Anyway, the point is that my hopes were up. I was hoping for something that actually used the city: …its fabricated association with natural romance, which is cinematic because it came from US subsidies to US filmmakers to make Paris seem so as part of the Marshall plan. …its easy way with the world in terms of collaboration. Yes, its easy manner of conflating pleasure with subservience and the resting puzzling saturation of instant sex into instant love, but only with male persistence.

There are good filmmakers involved. It sometimes is visually wonderful, especially the seamless transitions that bring different cameras, colours, shadows.

Many of these individually are powerful, closed little tastes, each one an experiment, each one creative in its own way. If I saw them one a day, I would be thrilled. But it is not a dessert every day for three weeks, its a meal. And as a collection, it is a mess, even the way things are assembled. Many of these undermine the others. Virtually none of them use the city. There seems to have been some vague charter about love without a deeper hook.

So we are left with commenting on single desserts. Six of these have merit in my view, which is to say they pulled me as I walked along.

Christopher Doyle’s adventure in women and the kung fu goddess of hair has to be the one with he most lasting effect. This will be he one that sticks. Its because its wholly new, building new things in you. It is connected, not merely derivative.

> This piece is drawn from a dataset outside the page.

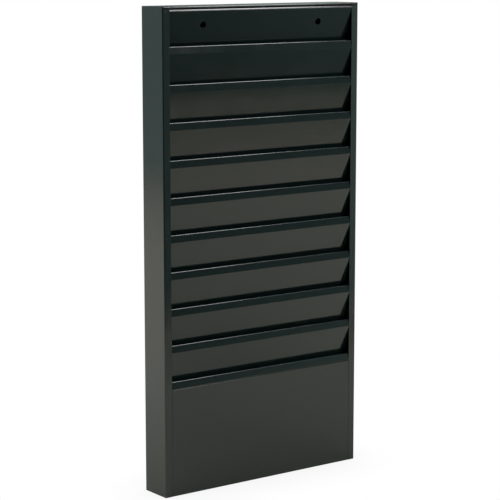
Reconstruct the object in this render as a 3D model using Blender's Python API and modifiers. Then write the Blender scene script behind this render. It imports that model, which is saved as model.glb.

The five others that matter all use the film-within, the business of love being something nurtured as an internal story that the partner sustains. Its how the partner is able to do this without effort that engages us.

The most accessible of these is Tom Twyker’s segment. He’s still channeling Keislowski and uses Natalie Portman as she is best (a presence that is deliberately created, maintained for appeal). Its all about how she sits in memory and how we constantly project that memory into the future. Love is not what we have, but what we worry about having. Its highly dependent on cinematic images for us, indeed her character is an actress. The lover, being blind, has none of what we do and its a cold awakening when we realise how true the cinematic love must be that we share.

The most powerful is a simple story told in broken forward-backwards, about an immigrant who falls in love at a glance and wins love by dying with her. Because the segment must be short, his entire life is cleverly compressed and we learn things that reinvent what we just saw, adding long-form structure. I do not know this South African filmmaker. I wish I did.

And finally we have two that are not successful, but which have deep ambition.

The one that closes the collection is by Alex Payne, of “Sideways.” It is a lonely woman writing about her visit. She’s more isolated in Paris than she is at home. We see her only slightly touch the place (eating at MacDonalds), but the yearning to have the romance of the place matter to her makes her matter to us. It is because we yearn so, because Paris is accidentally in that direction, and because we find her desperate inner self unsettlingly easy to know.

The last I will mention is a mess, but fun. Its a long married couple, a fact we only discover late. They keep the inner fires warm by actively finding the harness of the other’s fantasy. They are in a story that creates stories that find stories that maintain the story of active love. It is clumsy the way it is done, more like an acting class with an ambitious form. But it is here, and it is engaging.

Posted in 2009

Ted’s Evaluation — 3 of 3: Worth watching.